* Problem details *
Repeat the listing in full, exactly as it stands.

* Available data *

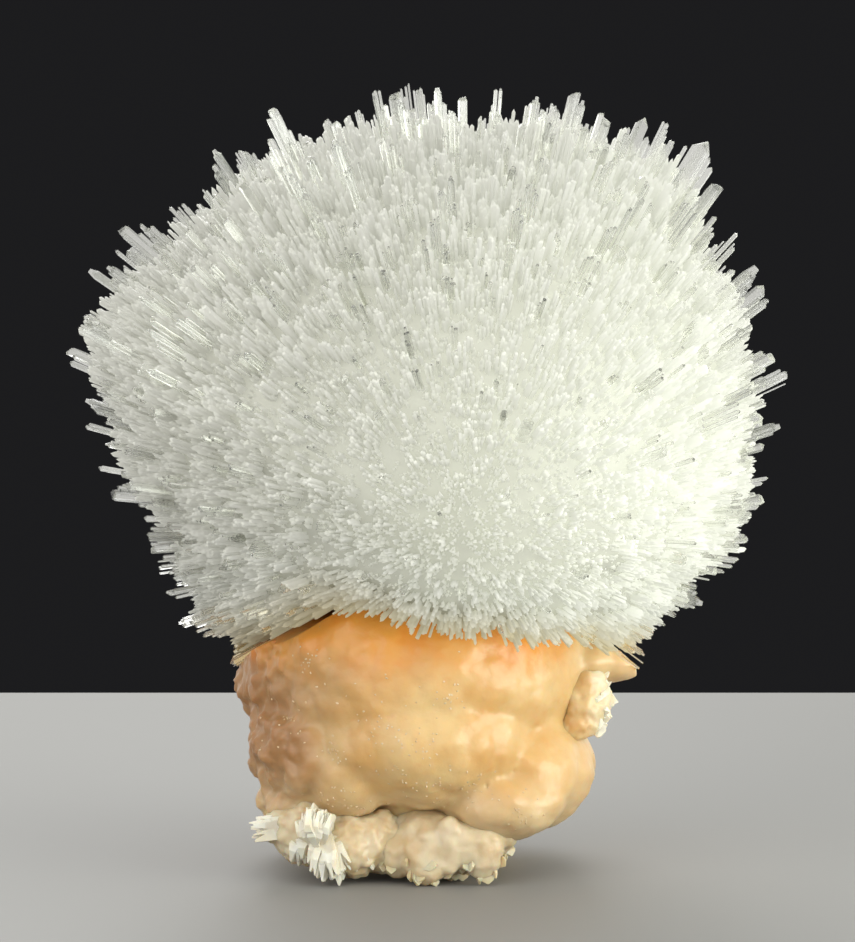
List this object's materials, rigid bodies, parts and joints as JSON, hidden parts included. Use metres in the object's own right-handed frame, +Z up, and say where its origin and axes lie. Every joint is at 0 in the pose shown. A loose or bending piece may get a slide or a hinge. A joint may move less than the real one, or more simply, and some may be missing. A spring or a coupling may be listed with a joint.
{
  "type": "scolecite mineral specimen",
  "caption": "Ball of radiating white scolecite needles grown on a lump of peach stilbite, a loose cabinet specimen that rests on a small flat spot.",
  "frame": {"origin": "the flat spot on the underside of the stilbite that the specimen rests on", "axes": "+Z up through the spray, the picture looks along +Y, +X to the picture's right"},
  "size_m": [0.0906, 0.0848, 0.0982],
  "materials": {
    "scolecite": "milky white crystal needles with clear glassy tips",
    "peach_stilbite": "waxy translucent peach crystal with fine glints",
    "cream_stilbite": "pale cream, faintly fibrous, waxy",
    "white_stilbite": "white pearly bow-tie sheaves"
  },
  "bodies": {
    "root": {"scolecite_spray": "scolecite", "stilbite_mass": "peach_stilbite", "stilbite_foot_lobe": "cream_stilbite", "stilbite_side_lobe": "cream_stilbite", "stilbite_sheaves": "white_stilbite"}
  },
  "joints": []
}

* Response below *
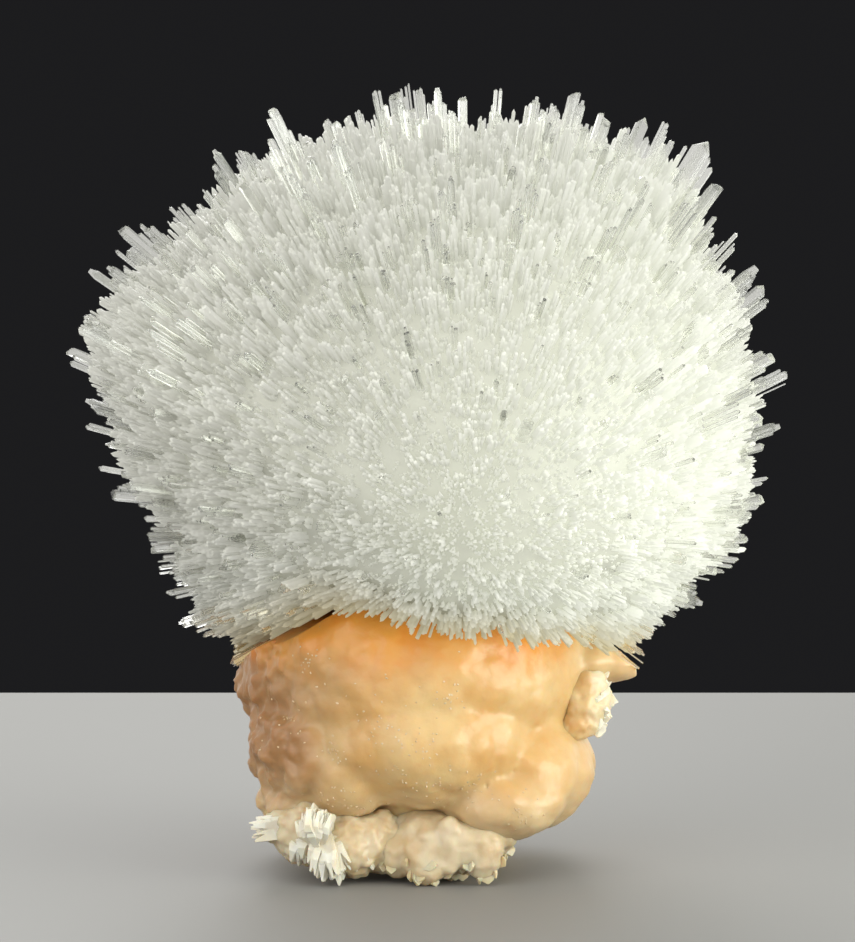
List this object's materials, rigid bodies, parts and joints as JSON, hidden parts included. Use metres in the object's own right-handed frame, +Z up, and say where its origin and axes lie. Every joint is at 0 in the pose shown. A loose or bending piece may get a slide or a hinge. A joint may move less than the real one, or more simply, and some may be missing. A spring or a coupling may be listed with a joint.
{
  "type": "scolecite mineral specimen",
  "caption": "Ball of radiating white scolecite needles grown on a lump of peach stilbite, a loose cabinet specimen that rests on a small flat spot.",
  "frame": {"origin": "the flat spot on the underside of the stilbite that the specimen rests on", "axes": "+Z up through the spray, the picture looks along +Y, +X to the picture's right"},
  "size_m": [0.0906, 0.0848, 0.0982],
  "materials": {
    "scolecite": "milky white crystal needles with clear glassy tips",
    "peach_stilbite": "waxy translucent peach crystal with fine glints",
    "cream_stilbite": "pale cream, faintly fibrous, waxy",
    "white_stilbite": "white pearly bow-tie sheaves"
  },
  "bodies": {
    "root": {"scolecite_spray": "scolecite", "stilbite_mass": "peach_stilbite", "stilbite_foot_lobe": "cream_stilbite", "stilbite_side_lobe": "cream_stilbite", "stilbite_sheaves": "white_stilbite"}
  },
  "joints": []
}